Task to carry out: Look for the string "joints" and copy every line that has it.

>> Start Collected material

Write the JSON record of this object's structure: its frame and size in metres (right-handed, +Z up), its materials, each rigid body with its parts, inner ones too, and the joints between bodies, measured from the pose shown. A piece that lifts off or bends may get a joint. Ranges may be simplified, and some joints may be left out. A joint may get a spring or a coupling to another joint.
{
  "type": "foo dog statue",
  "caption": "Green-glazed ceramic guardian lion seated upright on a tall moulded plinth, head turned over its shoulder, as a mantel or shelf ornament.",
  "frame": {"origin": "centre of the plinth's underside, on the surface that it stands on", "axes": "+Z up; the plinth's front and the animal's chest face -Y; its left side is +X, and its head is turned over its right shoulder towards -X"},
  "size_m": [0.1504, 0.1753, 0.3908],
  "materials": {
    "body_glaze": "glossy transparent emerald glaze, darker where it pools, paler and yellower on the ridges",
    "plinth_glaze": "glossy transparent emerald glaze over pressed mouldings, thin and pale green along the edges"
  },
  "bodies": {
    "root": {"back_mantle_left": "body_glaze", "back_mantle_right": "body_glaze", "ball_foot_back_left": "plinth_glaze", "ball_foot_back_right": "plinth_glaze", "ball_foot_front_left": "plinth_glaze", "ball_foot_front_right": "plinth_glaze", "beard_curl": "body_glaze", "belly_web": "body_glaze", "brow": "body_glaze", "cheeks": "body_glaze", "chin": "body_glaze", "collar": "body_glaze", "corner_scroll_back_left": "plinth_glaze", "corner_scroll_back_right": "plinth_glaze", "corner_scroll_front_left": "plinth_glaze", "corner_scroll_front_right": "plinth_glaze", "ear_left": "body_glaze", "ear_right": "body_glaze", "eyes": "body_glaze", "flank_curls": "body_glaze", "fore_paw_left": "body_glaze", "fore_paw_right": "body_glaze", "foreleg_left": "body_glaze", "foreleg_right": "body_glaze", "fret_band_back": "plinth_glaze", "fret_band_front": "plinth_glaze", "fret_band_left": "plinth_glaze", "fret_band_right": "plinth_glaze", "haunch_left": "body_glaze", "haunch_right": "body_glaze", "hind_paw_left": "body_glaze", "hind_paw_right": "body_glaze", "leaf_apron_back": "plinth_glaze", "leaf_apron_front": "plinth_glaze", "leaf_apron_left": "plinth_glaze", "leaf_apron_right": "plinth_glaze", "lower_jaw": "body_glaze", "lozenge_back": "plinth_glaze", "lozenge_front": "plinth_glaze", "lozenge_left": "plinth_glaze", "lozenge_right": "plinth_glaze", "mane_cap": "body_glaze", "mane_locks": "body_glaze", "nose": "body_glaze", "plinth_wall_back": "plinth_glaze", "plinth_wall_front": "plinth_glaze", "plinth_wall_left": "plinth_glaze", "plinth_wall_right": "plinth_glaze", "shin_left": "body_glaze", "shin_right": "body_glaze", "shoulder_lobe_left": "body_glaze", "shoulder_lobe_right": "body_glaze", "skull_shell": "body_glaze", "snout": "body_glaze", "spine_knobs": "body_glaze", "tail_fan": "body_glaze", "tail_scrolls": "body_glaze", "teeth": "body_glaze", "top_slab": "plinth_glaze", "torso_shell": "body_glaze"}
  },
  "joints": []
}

>> End Collected material

Answer to the exercise:
Write the JSON record of this object's structure: its frame and size in metres (right-handed, +Z up), its materials, each rigid body with its parts, inner ones too, and the joints between bodies, measured from the pose shown. A piece that lifts off or bends may get a joint. Ranges may be simplified, and some joints may be left out. A joint may get a spring or a coupling to another joint.
  "joints": []